Beyond Video Calls: Unleashing the Potential of WebRTC for Real-Time Collaboration Tools

What you’ll build by reading this

By the end of this article you’ll understand how WebRTC can power collaboration experiences that feel instantaneous - not just video calls but live document editing, shared apps, interactive whiteboards, synchronized media, and more. You’ll get practical architecture patterns, tools and libraries to choose from, code examples for data channels, and a checklist to design scalable, secure systems.
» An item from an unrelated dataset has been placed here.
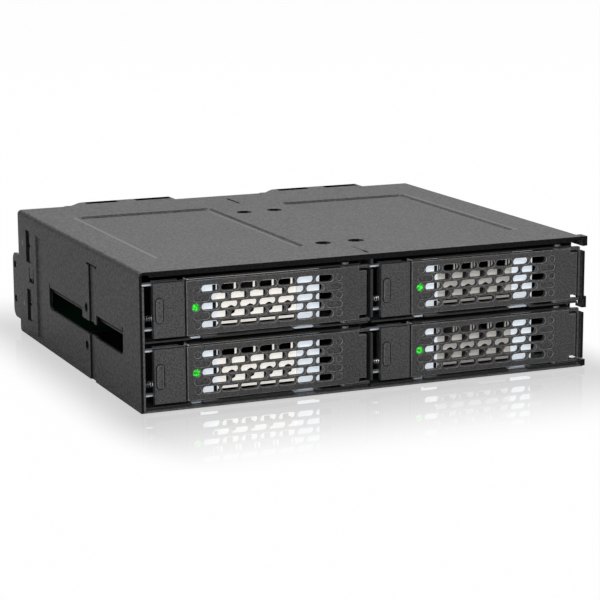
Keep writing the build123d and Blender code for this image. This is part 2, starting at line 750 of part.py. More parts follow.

Short outcome. Big possibilities.

Why WebRTC - and why now?

WebRTC isn’t just APIs for webcam and mic access. It’s a set of browser-native capabilities for establishing low-latency, peer-to-peer (or server-relayed) connections carrying media and arbitrary binary/text data with built-in NAT traversal and encryption. That means you can move application state, events, files, and streams in near real time between users with the same primitives used for video calls.

Fast. Direct. Encrypted.

Key spec and docs: WebRTC.org and the MDN WebRTC API overview.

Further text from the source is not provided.